GEORGE — The first president of the United States was wished a happy birthday around the world over the weekend.

“We contacted over 500 people all over the place,” said Brian Nielson, one of the organizers of the Columbia Basin DX Club’s ham radio event at the George Community Hall. Saturday would have been Washington’s 293rd birthday, and the club has held the event in George to mark the date for 20 years.

Woody Jacobson was working the microphone Friday, chatting with ham radio enthusiasts up and down the West Coast. Beside him, Mike Wren looked up the call signs of the people who responded in an online database, so Jacobson could have a name and location to attach to the voice coming out of the speaker. Every so often Jacobson would push a button and play a recorded message into the microphone.

“Whiskey Sierra Seven Golf special event station out of George, Wash. QRZ,” the recording said.

“We could transmit live, but if you do that all day it kind of gets wearing so we have it recorded,” Nielson said.

Whenever someone answered the message, Jacobson would open the mic and chat with them.

“Thank you for your efforts in recognizing our forefathers,” said Julie, who had answered the recording from Aumsville, Ore., about 10 miles east of Salem. “Blessings to you and 73 (ham radio code for ‘Best regards’).”

“God bless you too, Julie,” Jacobson said.

Ham radio tends to be a predominantly male hobby, Nielson explained, so female operators are less common.

“One of the big things is the pitch of the voice on the air,” he said. “(Female voices) come through a lot better.”

“I’ve been a ham radio operator for 20-some years,” said Nita Lyman, who had made the trip from Cliffdell, on the road over Mt. Rainier, for the occasion. “I love ham radio people. They’re my second family.”

Lyman served as a volunteer emergency radio operator keeping communications open following the Oso landslide in 2014, in which 43 people died, she said.

The Columbia Basin DX Club has participated in other ham clubs’ events as well, Nielson said. The club has a large display of postcards it’s gotten from clubs and events around the world, from Japan to Italy to Bhutan to Malpelo Island, a tiny atoll off the coast of Colombia.

The signal in George made it to some pretty far-flung places, Nielson said, especially Saturday.

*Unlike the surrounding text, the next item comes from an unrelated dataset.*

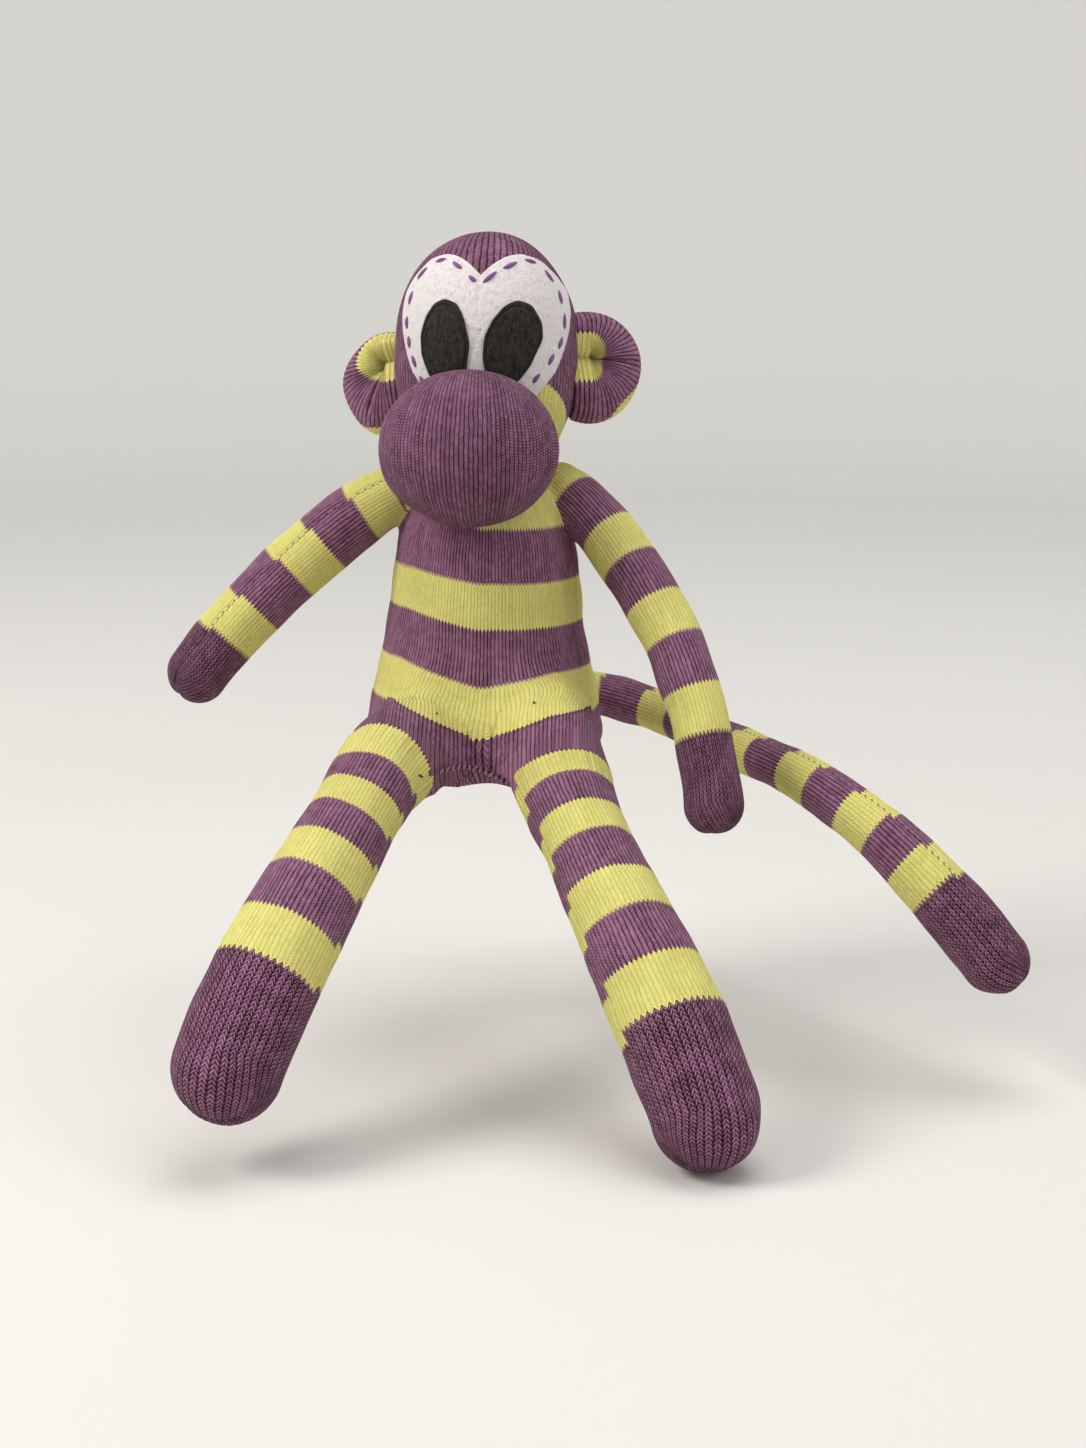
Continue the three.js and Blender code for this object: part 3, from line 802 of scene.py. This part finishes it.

“The farthest away would probably be in Bolivia,” he said. “I think we had … a Swedish station, and then one in Nigeria. We had a couple of South American and quite a few Caribbean stations.”



    Brian Nielson, founder of the Columbia Basin DX Club, stands in front of a collection of postcards the club has received from various other ham clubs and events around the world.
 
 


    As ham users answer the Columbia Basin DX Club’s call, each responder’s call sign can be pulled up from a database, so users know whom they’re talking with.